Slung out (so we assume) of the US for some unspecified misdemeanour arising from an anti-Vietnam protest, this Coetzee settles with his ailing father – a disbarred lawyer, now a book-keeper – in a shabby farm worker's bungalow in the suburban Cape. An ineffectual oddball to most who come across him, "lonely and eccentric", he looks after his prematurely aged parent, and goes in for cack-handed DIY around the house as a high-minded gesture to prove that white men should do their own "dirty work". He tries to get started as a writer – indeed, publishes a novel, the real Dusklands – and scratches a living as an under-qualified teacher of "Extra English" to pupils as strait-laced girls' school. "A figure of comedy. Dour comedy", this gauche and unappealing "misfit" ("not made for the company of women") frets and fiddles on the margins of South Africa's unfolding tragedy. Bleak, chilly but finely calibrated, a deadpan humour anchors Summertime: the human absurdity of a lofty nobody cultivating his "principles" at the edge of an abyss.

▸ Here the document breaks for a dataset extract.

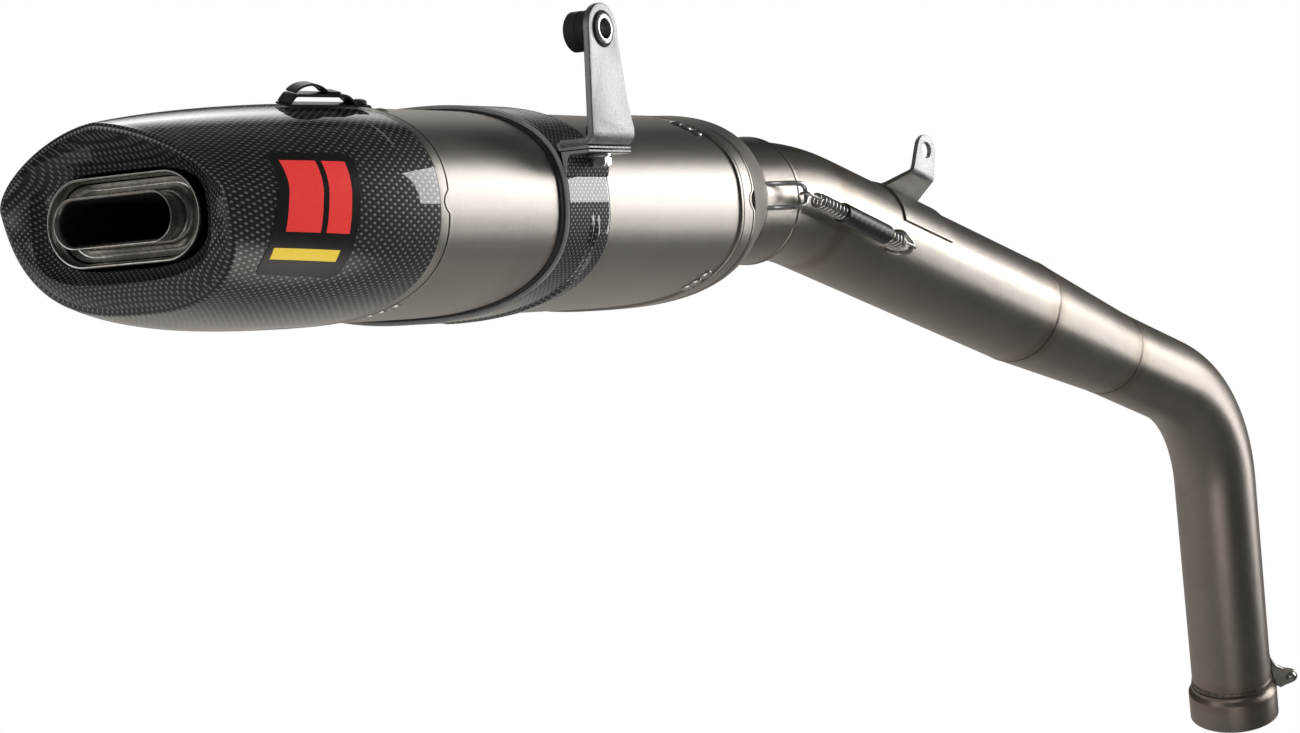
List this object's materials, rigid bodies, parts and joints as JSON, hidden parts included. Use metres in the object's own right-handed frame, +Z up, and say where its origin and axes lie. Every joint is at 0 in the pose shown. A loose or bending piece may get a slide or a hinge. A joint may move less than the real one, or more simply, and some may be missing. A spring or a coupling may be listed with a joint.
{
  "type": "motorcycle exhaust system",
  "caption": "Motorcycle slip-on exhaust: oval brushed titanium muffler with a carbon end cap, a carbon clamp with its hanger arm, and a bent link pipe held by springs.",
  "frame": {"origin": "centre of the inlet collar's mouth, where the link pipe slides over the header", "axes": "+X runs forward along the muffler from its outlet towards the inlet, +Z is up, and -Y is the near side, where the hanger arm stands"},
  "size_m": [1.054, 0.185, 0.4228],
  "materials": {
    "titanium": "satin brushed titanium",
    "titanium_sleeve": "satin brushed titanium sleeve",
    "weld": "weld bead with heat tint",
    "carbon": "gloss clear-coated carbon twill",
    "bright_steel": "polished stainless steel",
    "arm_alloy": "bead-blasted aluminium",
    "black_steel": "satin black paint",
    "rubber": "matte black rubber",
    "silicone": "black silicone tube",
    "inner_steel": "plain stainless steel, smoke-darkened",
    "wool": "glass packing wool",
    "badge": "plain satin heat-proof patch"
  },
  "bodies": {
    "link_pipe": {"inlet_collar": "titanium", "inlet_hook": "titanium", "lower_pipe": "titanium", "lower_elbow": "titanium", "middle_pipe": "titanium", "reducer_cone": "titanium", "upper_pipe": "titanium", "upper_elbow": "titanium", "slip_spigot": "titanium", "weld_seams": "weld", "bracket_doubler": "titanium", "pipe_bracket": "arm_alloy", "pipe_hook_near": "bright_steel", "pipe_hook_far": "bright_steel"},
    "muffler": {"inlet_neck": "titanium", "front_cap": "titanium_sleeve", "front_band": "titanium_sleeve", "outer_sleeve": "titanium_sleeve", "rear_band": "titanium_sleeve", "end_cap": "carbon", "front_rivets": "bright_steel", "rear_rivets": "bright_steel", "core_tube": "inner_steel", "packing_wool": "wool", "front_baffle": "inner_steel", "rear_baffle": "inner_steel", "outlet_baffle": "inner_steel", "outlet_tube": "inner_steel", "neck_hook_near": "bright_steel", "neck_hook_far": "bright_steel", "clamp_lining": "rubber", "clamp_strap": "carbon", "clamp_bolt": "bright_steel", "clamp_washers": "bright_steel", "clamp_nut": "bright_steel", "hanger_arm": "arm_alloy", "hanger_grommet": "rubber", "hanger_bush": "bright_steel", "shield_bracket": "black_steel", "shield_clip": "black_steel", "shield_screws": "black_steel", "badge_patch": "badge", "spring_near": "bright_steel", "spring_far": "bright_steel", "spring_sleeve_near": "silicone", "spring_sleeve_far": "silicone"},
    "insert": {"insert_plate": "inner_steel", "insert_tube": "inner_steel", "insert_clip": "inner_steel"}
  },
  "joints": [
    {"name": "muffler_swivel", "type": "hinge", "parent": "link_pipe", "child": "muffler", "pos_m": [-0.55866, 0.02088, 0.33738], "axis": [1, 0, 0], "range_deg": [-8, 8], "deforming": ["spring_near", "spring_far", "spring_sleeve_near", "spring_sleeve_far"]},
    {"name": "insert_slide", "type": "slide", "parent": "muffler", "child": "insert", "axis": [-1, 0, 0], "range_m": [0, 0.08]}
  ]
}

Much of the book takes the form of Vincent's interviews with three women whose paths did cross with this Coetzee's: his married lover Julia, the fiery, witty offspring of Hungarian Jewish émigrés; his warm and forgiving country cousin Margie, and Adriana, the proud and wary Brazilian dancer whose daughter this meek bachelor who has "lost his manhood" teaches, while the mother becomes an object of his fantasy. In Coetzee's recent work, the sheer tricksiness of the narrative ruses can sound off-putting. Rest assured that the artfully voiced self-portraits of these fully realised women yield all the pleasures of more traditional fiction.

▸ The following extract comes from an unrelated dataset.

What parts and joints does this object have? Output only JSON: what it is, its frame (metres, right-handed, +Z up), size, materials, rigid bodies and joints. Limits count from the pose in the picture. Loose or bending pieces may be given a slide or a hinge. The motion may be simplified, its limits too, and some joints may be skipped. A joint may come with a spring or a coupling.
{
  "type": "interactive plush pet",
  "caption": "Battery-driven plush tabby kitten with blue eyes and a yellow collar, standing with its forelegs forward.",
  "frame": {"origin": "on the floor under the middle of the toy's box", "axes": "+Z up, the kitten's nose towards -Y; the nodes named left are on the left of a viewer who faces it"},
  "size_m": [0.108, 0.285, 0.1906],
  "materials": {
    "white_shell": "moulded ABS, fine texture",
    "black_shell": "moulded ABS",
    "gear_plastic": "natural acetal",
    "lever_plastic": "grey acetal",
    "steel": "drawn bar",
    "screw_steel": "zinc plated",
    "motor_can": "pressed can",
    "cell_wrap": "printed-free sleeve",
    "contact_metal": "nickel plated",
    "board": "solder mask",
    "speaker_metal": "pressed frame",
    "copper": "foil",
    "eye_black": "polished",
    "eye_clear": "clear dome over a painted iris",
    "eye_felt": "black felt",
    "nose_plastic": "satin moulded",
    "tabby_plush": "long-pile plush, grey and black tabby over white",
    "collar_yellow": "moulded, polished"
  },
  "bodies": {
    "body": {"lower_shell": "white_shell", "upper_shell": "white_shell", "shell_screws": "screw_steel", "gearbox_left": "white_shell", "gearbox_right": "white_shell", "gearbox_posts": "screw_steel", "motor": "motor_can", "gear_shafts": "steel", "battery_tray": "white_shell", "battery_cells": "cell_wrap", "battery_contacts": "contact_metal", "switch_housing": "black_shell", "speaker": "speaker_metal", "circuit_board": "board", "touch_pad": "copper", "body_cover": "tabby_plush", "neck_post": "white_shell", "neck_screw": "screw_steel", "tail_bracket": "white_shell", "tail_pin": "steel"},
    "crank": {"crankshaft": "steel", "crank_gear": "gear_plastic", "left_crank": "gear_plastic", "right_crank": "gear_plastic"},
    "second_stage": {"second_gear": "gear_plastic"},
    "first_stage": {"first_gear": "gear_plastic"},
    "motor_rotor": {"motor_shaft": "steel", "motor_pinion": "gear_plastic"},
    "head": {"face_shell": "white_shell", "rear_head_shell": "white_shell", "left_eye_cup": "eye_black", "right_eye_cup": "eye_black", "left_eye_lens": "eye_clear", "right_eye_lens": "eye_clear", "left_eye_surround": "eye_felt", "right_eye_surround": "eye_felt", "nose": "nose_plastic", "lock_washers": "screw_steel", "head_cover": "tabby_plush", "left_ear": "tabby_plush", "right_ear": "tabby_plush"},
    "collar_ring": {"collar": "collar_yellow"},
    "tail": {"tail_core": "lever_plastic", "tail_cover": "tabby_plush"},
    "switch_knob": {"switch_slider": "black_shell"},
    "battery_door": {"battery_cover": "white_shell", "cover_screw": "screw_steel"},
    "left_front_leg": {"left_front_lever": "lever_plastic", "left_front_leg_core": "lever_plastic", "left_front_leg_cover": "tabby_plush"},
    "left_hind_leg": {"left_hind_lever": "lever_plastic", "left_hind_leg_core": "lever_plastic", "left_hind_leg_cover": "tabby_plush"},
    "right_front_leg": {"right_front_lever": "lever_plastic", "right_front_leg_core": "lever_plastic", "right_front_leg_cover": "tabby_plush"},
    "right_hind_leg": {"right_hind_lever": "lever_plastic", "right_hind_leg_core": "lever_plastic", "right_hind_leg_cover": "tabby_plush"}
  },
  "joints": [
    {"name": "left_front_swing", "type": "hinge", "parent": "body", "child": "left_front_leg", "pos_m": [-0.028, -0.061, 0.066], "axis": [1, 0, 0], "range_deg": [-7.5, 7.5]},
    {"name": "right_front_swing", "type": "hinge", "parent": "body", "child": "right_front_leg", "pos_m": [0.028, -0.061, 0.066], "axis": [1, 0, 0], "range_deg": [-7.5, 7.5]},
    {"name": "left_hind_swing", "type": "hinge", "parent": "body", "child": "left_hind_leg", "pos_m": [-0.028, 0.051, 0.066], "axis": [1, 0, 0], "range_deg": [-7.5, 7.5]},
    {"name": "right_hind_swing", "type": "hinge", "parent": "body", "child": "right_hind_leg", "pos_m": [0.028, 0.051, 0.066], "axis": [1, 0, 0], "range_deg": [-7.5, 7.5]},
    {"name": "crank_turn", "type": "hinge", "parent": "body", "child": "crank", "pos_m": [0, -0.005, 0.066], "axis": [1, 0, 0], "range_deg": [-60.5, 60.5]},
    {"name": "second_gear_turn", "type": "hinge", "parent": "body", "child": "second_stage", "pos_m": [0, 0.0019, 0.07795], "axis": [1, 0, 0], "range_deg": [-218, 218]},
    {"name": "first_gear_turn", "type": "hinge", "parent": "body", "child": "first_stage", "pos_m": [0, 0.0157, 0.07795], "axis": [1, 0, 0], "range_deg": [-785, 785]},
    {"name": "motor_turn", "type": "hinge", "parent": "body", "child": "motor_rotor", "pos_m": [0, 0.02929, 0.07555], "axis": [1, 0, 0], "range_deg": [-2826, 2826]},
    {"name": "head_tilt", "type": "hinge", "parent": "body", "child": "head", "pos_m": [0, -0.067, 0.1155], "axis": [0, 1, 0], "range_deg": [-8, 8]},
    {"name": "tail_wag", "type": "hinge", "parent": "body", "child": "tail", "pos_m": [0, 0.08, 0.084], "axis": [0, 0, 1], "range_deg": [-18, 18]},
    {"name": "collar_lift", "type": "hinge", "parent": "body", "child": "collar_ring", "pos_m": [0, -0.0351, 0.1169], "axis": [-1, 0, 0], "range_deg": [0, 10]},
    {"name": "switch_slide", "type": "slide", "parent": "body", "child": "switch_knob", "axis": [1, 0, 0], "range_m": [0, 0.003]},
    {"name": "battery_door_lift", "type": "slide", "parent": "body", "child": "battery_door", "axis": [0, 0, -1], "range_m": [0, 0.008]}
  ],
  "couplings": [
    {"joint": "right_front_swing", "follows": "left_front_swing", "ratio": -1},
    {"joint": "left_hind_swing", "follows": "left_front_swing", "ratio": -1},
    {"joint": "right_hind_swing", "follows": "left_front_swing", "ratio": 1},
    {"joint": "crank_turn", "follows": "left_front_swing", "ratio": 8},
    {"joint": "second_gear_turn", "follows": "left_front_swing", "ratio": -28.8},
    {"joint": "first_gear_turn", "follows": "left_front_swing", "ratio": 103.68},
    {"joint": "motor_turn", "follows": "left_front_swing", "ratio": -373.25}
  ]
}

Julia, for instance, recounts the story of how her clumsy swain, in a fit of over-cerebral passion, tried to get them to make love in time with Schubert's String Quintet: "the man who mistook his mistress for a violin". To her, with her psychotherapist's hindsight, he suffers from an "autistic" sexuality.

Adriana, her husband dying after a brutal robbers' attack on the warehouse where he found work as a migrant from Angola, fends off the attentions of this "disembodied" half-hearted hippie. Creepily, he shows up to her dance classes to learn Latin American grooves, but moves like "a wooden puppet". To her, told of John Coetzee's later reputation, "a talent for words is not enough if you want to be a great writer. You also have to be a great man."

More affectionate, and the source of this book's most touching passages, cousin Margie fills us in on the slack, spineless, easy-going Coetzee clan – slapgat, in the Afrikaans that John doesn't much like to speak. With rare bursts of lyricism, she recalls her and John's childhood summer bliss in the lovely emptiness of the Karoo. The actual Coetzee, a supreme artist of nuance and fable, seldom gazes straight into the sun of history. So when we stumble over irony-free moments such as this big-hearted farmer's wife's silent prayer as a "Coloured" nurse takes her sick mother to the hospital that would turn away the carer – "Let the time come soon, O Lord... when all this apartheid nonsense will be buried and forgotten" – the effect is simply devastating.

Via Vincent's closing interviews, with fellow-teachers at the university where the fledgling writer will find work, we gain a more detached perspective on a cold fish whose books (for his French colleague and lover Sophie) remain "Too cool, too neat... too lacking in passion" – just like the under-powered man himself. Certainly, Summertime trips between reality and invention, self and mask, with a literary grace that "Coetzee" the hapless hoofer could never manage on the dancefloor. "Is it fiction?" Julia asks of "Dusklands by JM Coetzee". "Sort of" comes the reply.

The book will easily wrongfoot any naïve seeker of correspondences between art and life. That is part of its point – but so too is the tender and incisive portrayal of thwarted feelings in a time of troubles, and the robustly drawn women who give this anaemic anti-hero lessons in a tougher kind of truth. All meta-fictional gambits aside, feisty Julia can – on behalf of this trio - claim the almost-final word. She tells the biographer that "I really was the main character. John really was a minor character". Readers of Summertime may, in the end, be inclined to agree.